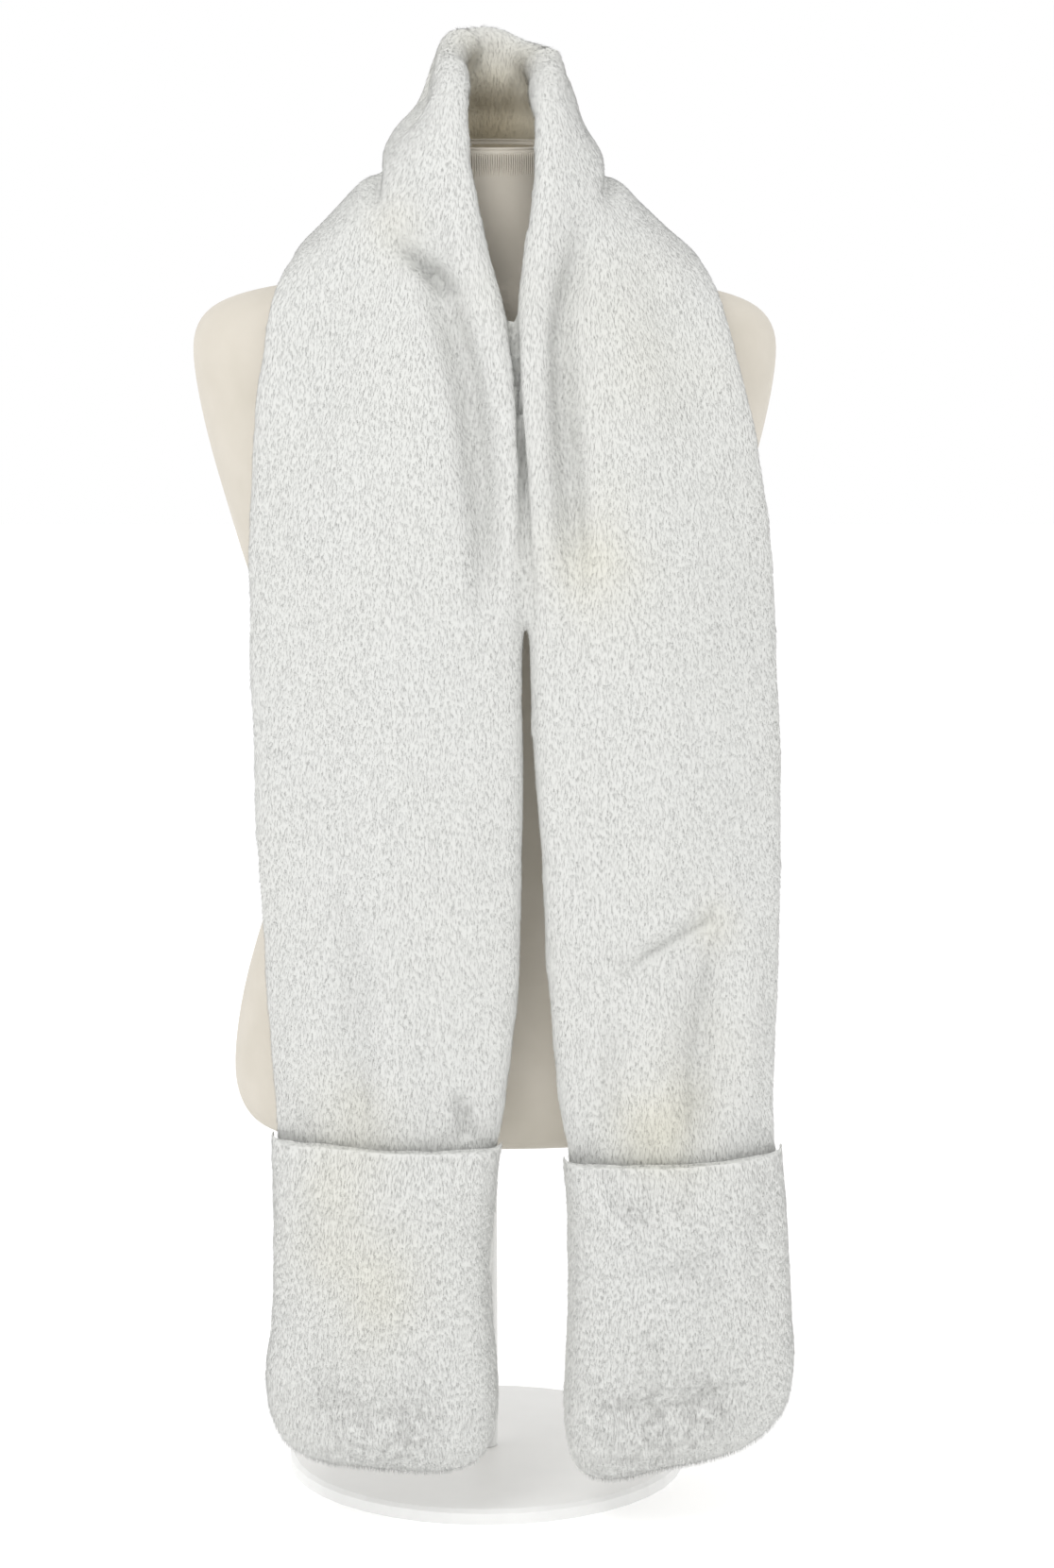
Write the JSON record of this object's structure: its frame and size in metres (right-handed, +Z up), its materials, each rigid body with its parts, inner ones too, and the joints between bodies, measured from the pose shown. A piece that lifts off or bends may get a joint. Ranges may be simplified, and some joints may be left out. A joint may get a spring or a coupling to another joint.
{
  "type": "pocket scarf on a dress form",
  "caption": "Long plush scarf with patch pockets at its ends, worn round the neck of a limbless dress form on a round base.",
  "frame": {"origin": "centre of the underside of the stand's round base, on the floor", "axes": "+Z up, the wearer's front and the scarf's hanging ends towards -Y, +X to the right in the picture (the wearer's left)"},
  "size_m": [0.397, 0.3093, 0.9712],
  "materials": {
    "plush": "short dense off-white plush pile",
    "plush_back": "short dense off-white plush pile, inner ply",
    "jersey": "cream knitted jersey",
    "lacquer": "white lacquer"
  },
  "bodies": {
    "root": {"scarf_face": "plush", "scarf_back": "plush_back", "pocket_left": "plush", "pocket_right": "plush", "dress_form": "jersey", "stand_pole": "lacquer", "stand_base": "lacquer"}
  },
  "joints": []
}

--------

# PROBLEM DETAILS:
From the first line to the last, please quote the material above exactly.

# FULL SOLUTION:
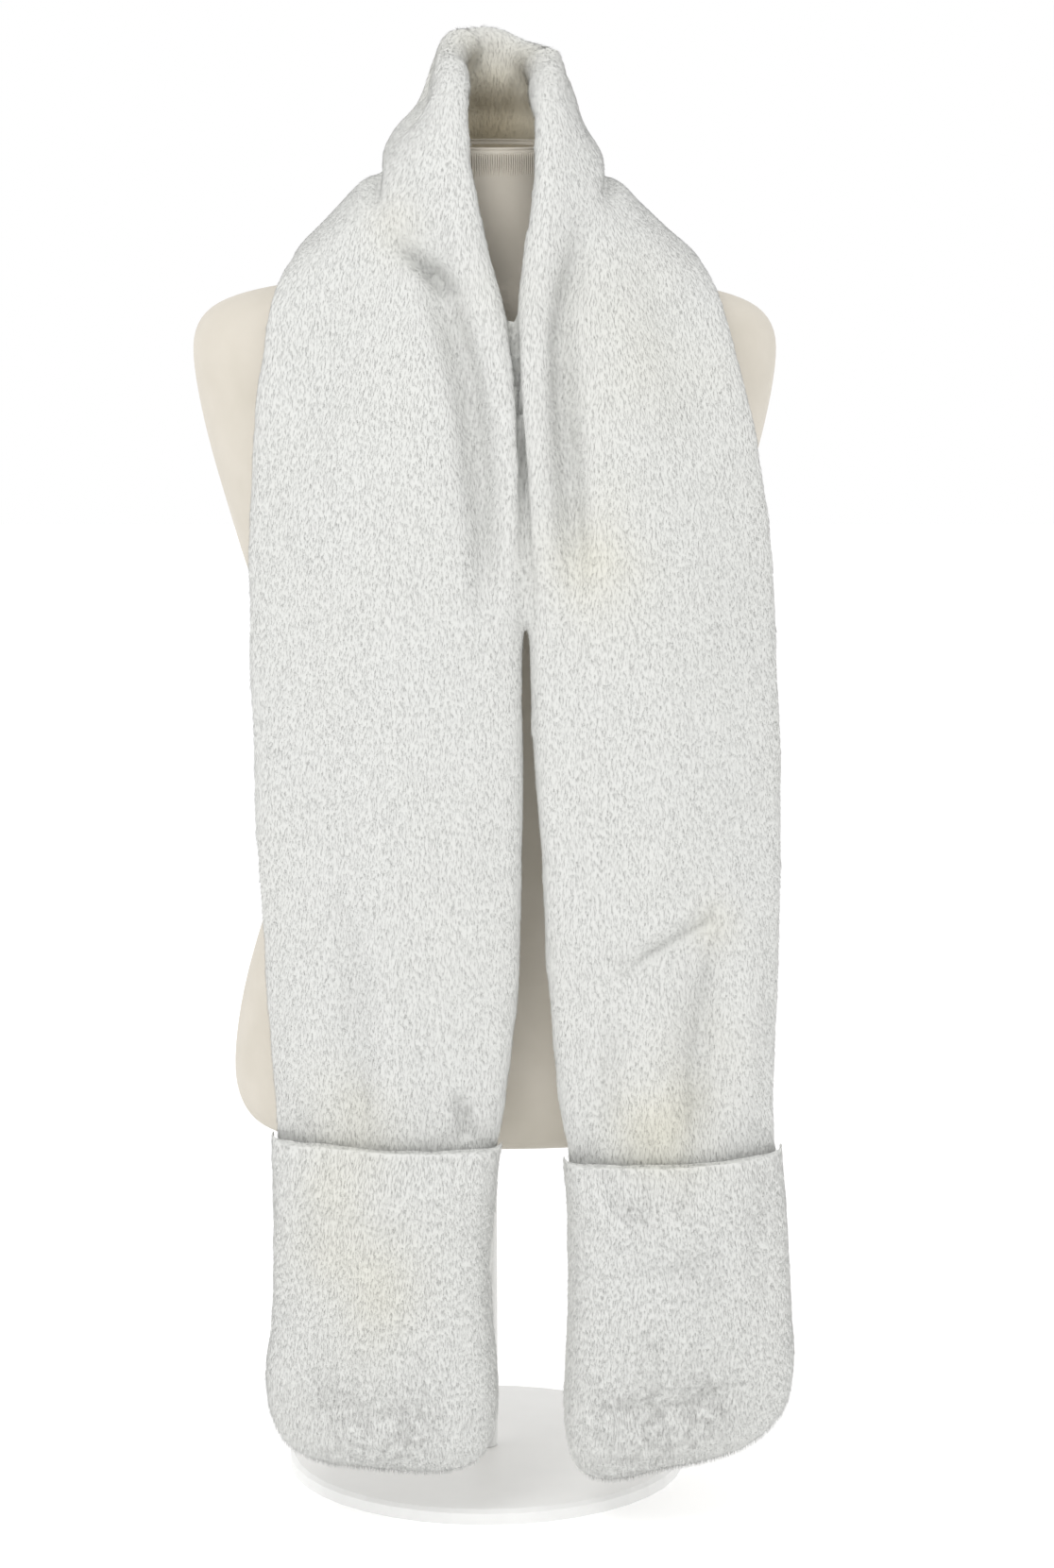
Write the JSON record of this object's structure: its frame and size in metres (right-handed, +Z up), its materials, each rigid body with its parts, inner ones too, and the joints between bodies, measured from the pose shown. A piece that lifts off or bends may get a joint. Ranges may be simplified, and some joints may be left out. A joint may get a spring or a coupling to another joint.
{
  "type": "pocket scarf on a dress form",
  "caption": "Long plush scarf with patch pockets at its ends, worn round the neck of a limbless dress form on a round base.",
  "frame": {"origin": "centre of the underside of the stand's round base, on the floor", "axes": "+Z up, the wearer's front and the scarf's hanging ends towards -Y, +X to the right in the picture (the wearer's left)"},
  "size_m": [0.397, 0.3093, 0.9712],
  "materials": {
    "plush": "short dense off-white plush pile",
    "plush_back": "short dense off-white plush pile, inner ply",
    "jersey": "cream knitted jersey",
    "lacquer": "white lacquer"
  },
  "bodies": {
    "root": {"scarf_face": "plush", "scarf_back": "plush_back", "pocket_left": "plush", "pocket_right": "plush", "dress_form": "jersey", "stand_pole": "lacquer", "stand_base": "lacquer"}
  },
  "joints": []
}